### BRIEF
Extract each line of the data below exactly as written.

### INFORMATION SHOWN
>>>

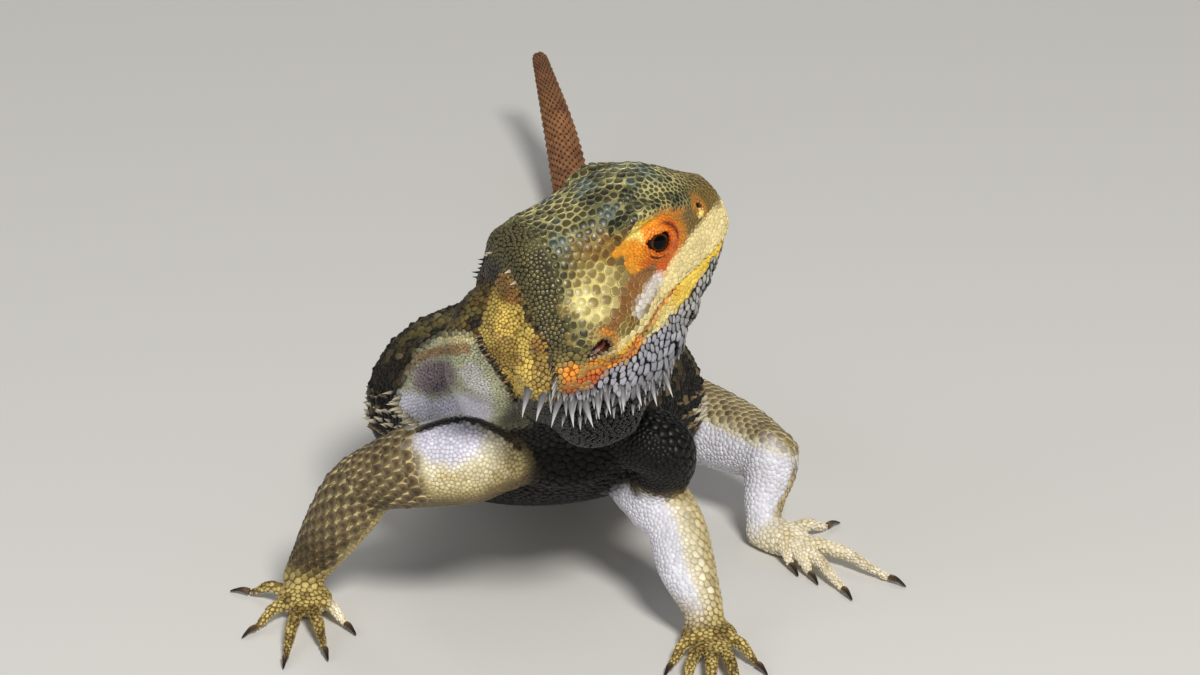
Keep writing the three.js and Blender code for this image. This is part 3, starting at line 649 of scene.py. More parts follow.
C = dict(
    crown=(lin(52, 46, 20), lin(168, 162, 104)), crown_light=(lin(78, 70, 34), lin(204, 196, 136)),
    crown_dark=(lin(26, 27, 14), lin(112, 112, 72)), crown_blue=(lin(58, 70, 64), lin(142, 152, 130)),
    temple=(lin(98, 68, 20), lin(178, 148, 72)), cheek=(lin(176, 162, 98), lin(246, 234, 166)),
    cheek_brown=(lin(116, 94, 44), lin(208, 192, 116)),
    rear=(lin(80, 73, 38), lin(46, 42, 21)), snout=(lin(98, 77, 34), lin(146, 124, 68)),
    lid=(lin(244, 146, 14), lin(248, 162, 34)), lid_deep=(lin(196, 84, 10), lin(206, 98, 18)),
    brow_y=(lin(222, 184, 52), lin(236, 204, 84)), brow_o=(lin(206, 124, 20), lin(216, 140, 38)),
    bright=(lin(244, 222, 118), lin(250, 234, 150)), streak=(lin(226, 142, 20), lin(240, 170, 46)),
    stripe=(lin(122, 80, 38), lin(166, 124, 70)), white=(lin(206, 200, 194), lin(226, 220, 208)),
    band=(lin(224, 204, 140), lin(234, 218, 164)), yellow=(lin(226, 186, 44), lin(236, 206, 80)),
    cream=(lin(232, 214, 146), lin(242, 230, 172)),
    orange=(lin(226, 144, 34), lin(176, 98, 20)), rust=(lin(190, 84, 26), lin(132, 52, 16)),
    beard=(lin(154, 154, 162), lin(54, 54, 60)), lower=(lin(170, 168, 164), lin(84, 82, 78)),
    throat=(lin(5, 6, 5), lin(15, 17, 15)),
    ochre=(lin(208, 178, 88), lin(150, 122, 50)), neck_dark=(lin(112, 84, 38), lin(78, 56, 24)),
    gold=(lin(148, 98, 40), lin(98, 62, 22)), olive=(lin(126, 112, 60), lin(88, 77, 38)),
    green=(lin(178, 178, 148), lin(146, 147, 116)), lilac=(lin(126, 111, 118), lin(84, 72, 80)),
    lilac_white=(lin(210, 208, 221), lin(184, 181, 197)),
    # flank is painted shade: near black, put on the sides of the trunk, in the fold and the crevice behind the head,
    # and where the thighs meet the body
    back=(lin(20, 16, 10), lin(52, 44, 26)), flank=(lin(7, 6, 4), lin(21, 18, 11)),
    blotch=(lin(104, 86, 54), lin(160, 142, 100)),
    # chest_shade is painted shade: near black, put under the beard, along the armpit and below the arms
    belly=(lin(140, 134, 122), lin(176, 170, 156)), chest_shade=(lin(4, 3, 3), lin(10, 9, 7)),
    limb=(lin(60, 39, 17), lin(208, 192, 144)), limb_dark=(lin(34, 22, 10), lin(146, 126, 82)),
    limb_gold=(lin(196, 178, 122), lin(164, 144, 92)),
    limb_white=(lin(214, 213, 224), lin(228, 227, 234)),
    limb_cream=(lin(224, 216, 188), lin(204, 192, 156)), hand=(lin(204, 184, 116), lin(142, 118, 62)),
    hand_dark=(lin(134, 110, 58), lin(88, 68, 32)), foot=(lin(250, 242, 220), lin(230, 216, 182)),
    tail=(lin(150, 102, 64), lin(90, 60, 40)), tail_dark=(lin(92, 60, 40), lin(54, 36, 24)),
    tail_under=(lin(150, 118, 92), lin(180, 150, 122)))


class Paint:
    """The middle and the rim of the scales, painted from one list of places."""

    def __init__(self, n, name):
        self.mid = np.tile(C[name][0], (n, 1))
        self.rim = np.tile(C[name][1], (n, 1))

    def put(self, name, w):
        self.mid = mix(self.mid, C[name][0], w)
        self.rim = mix(self.rim, C[name][1], w)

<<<

### FULL OUTPUT
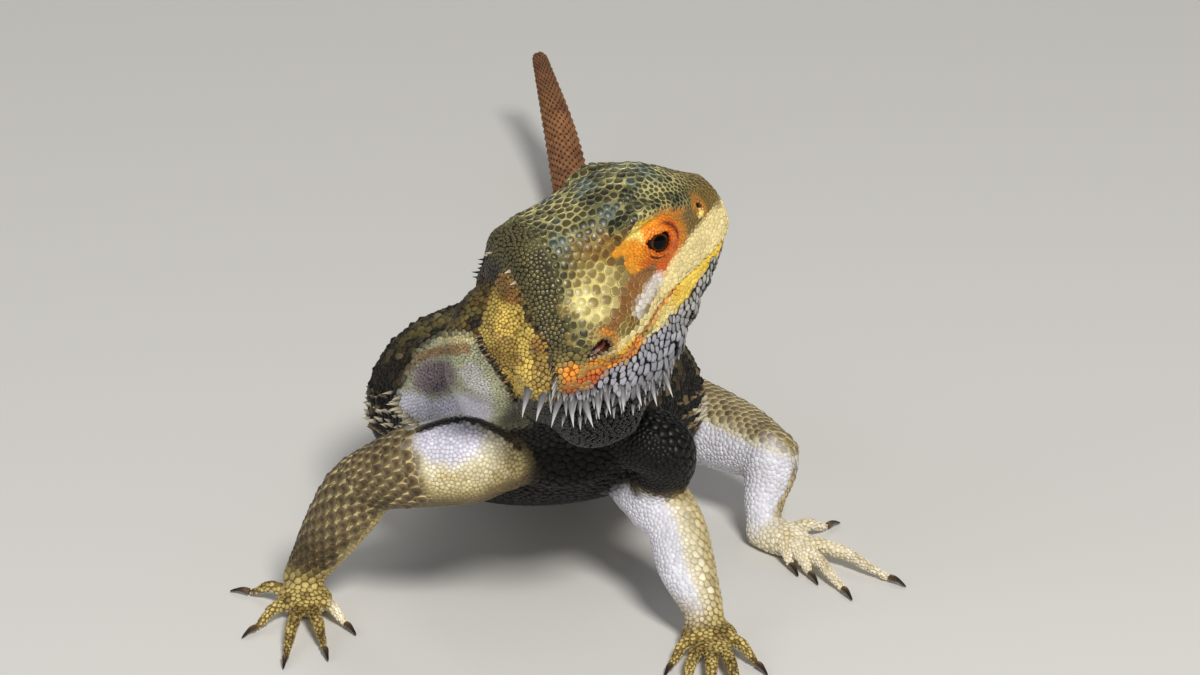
Keep writing the three.js and Blender code for this image. This is part 3, starting at line 649 of scene.py. More parts follow.
C = dict(
    crown=(lin(52, 46, 20), lin(168, 162, 104)), crown_light=(lin(78, 70, 34), lin(204, 196, 136)),
    crown_dark=(lin(26, 27, 14), lin(112, 112, 72)), crown_blue=(lin(58, 70, 64), lin(142, 152, 130)),
    temple=(lin(98, 68, 20), lin(178, 148, 72)), cheek=(lin(176, 162, 98), lin(246, 234, 166)),
    cheek_brown=(lin(116, 94, 44), lin(208, 192, 116)),
    rear=(lin(80, 73, 38), lin(46, 42, 21)), snout=(lin(98, 77, 34), lin(146, 124, 68)),
    lid=(lin(244, 146, 14), lin(248, 162, 34)), lid_deep=(lin(196, 84, 10), lin(206, 98, 18)),
    brow_y=(lin(222, 184, 52), lin(236, 204, 84)), brow_o=(lin(206, 124, 20), lin(216, 140, 38)),
    bright=(lin(244, 222, 118), lin(250, 234, 150)), streak=(lin(226, 142, 20), lin(240, 170, 46)),
    stripe=(lin(122, 80, 38), lin(166, 124, 70)), white=(lin(206, 200, 194), lin(226, 220, 208)),
    band=(lin(224, 204, 140), lin(234, 218, 164)), yellow=(lin(226, 186, 44), lin(236, 206, 80)),
    cream=(lin(232, 214, 146), lin(242, 230, 172)),
    orange=(lin(226, 144, 34), lin(176, 98, 20)), rust=(lin(190, 84, 26), lin(132, 52, 16)),
    beard=(lin(154, 154, 162), lin(54, 54, 60)), lower=(lin(170, 168, 164), lin(84, 82, 78)),
    throat=(lin(5, 6, 5), lin(15, 17, 15)),
    ochre=(lin(208, 178, 88), lin(150, 122, 50)), neck_dark=(lin(112, 84, 38), lin(78, 56, 24)),
    gold=(lin(148, 98, 40), lin(98, 62, 22)), olive=(lin(126, 112, 60), lin(88, 77, 38)),
    green=(lin(178, 178, 148), lin(146, 147, 116)), lilac=(lin(126, 111, 118), lin(84, 72, 80)),
    lilac_white=(lin(210, 208, 221), lin(184, 181, 197)),
    # flank is painted shade: near black, put on the sides of the trunk, in the fold and the crevice behind the head,
    # and where the thighs meet the body
    back=(lin(20, 16, 10), lin(52, 44, 26)), flank=(lin(7, 6, 4), lin(21, 18, 11)),
    blotch=(lin(104, 86, 54), lin(160, 142, 100)),
    # chest_shade is painted shade: near black, put under the beard, along the armpit and below the arms
    belly=(lin(140, 134, 122), lin(176, 170, 156)), chest_shade=(lin(4, 3, 3), lin(10, 9, 7)),
    limb=(lin(60, 39, 17), lin(208, 192, 144)), limb_dark=(lin(34, 22, 10), lin(146, 126, 82)),
    limb_gold=(lin(196, 178, 122), lin(164, 144, 92)),
    limb_white=(lin(214, 213, 224), lin(228, 227, 234)),
    limb_cream=(lin(224, 216, 188), lin(204, 192, 156)), hand=(lin(204, 184, 116), lin(142, 118, 62)),
    hand_dark=(lin(134, 110, 58), lin(88, 68, 32)), foot=(lin(250, 242, 220), lin(230, 216, 182)),
    tail=(lin(150, 102, 64), lin(90, 60, 40)), tail_dark=(lin(92, 60, 40), lin(54, 36, 24)),
    tail_under=(lin(150, 118, 92), lin(180, 150, 122)))


class Paint:
    """The middle and the rim of the scales, painted from one list of places."""

    def __init__(self, n, name):
        self.mid = np.tile(C[name][0], (n, 1))
        self.rim = np.tile(C[name][1], (n, 1))

    def put(self, name, w):
        self.mid = mix(self.mid, C[name][0], w)
        self.rim = mix(self.rim, C[name][1], w)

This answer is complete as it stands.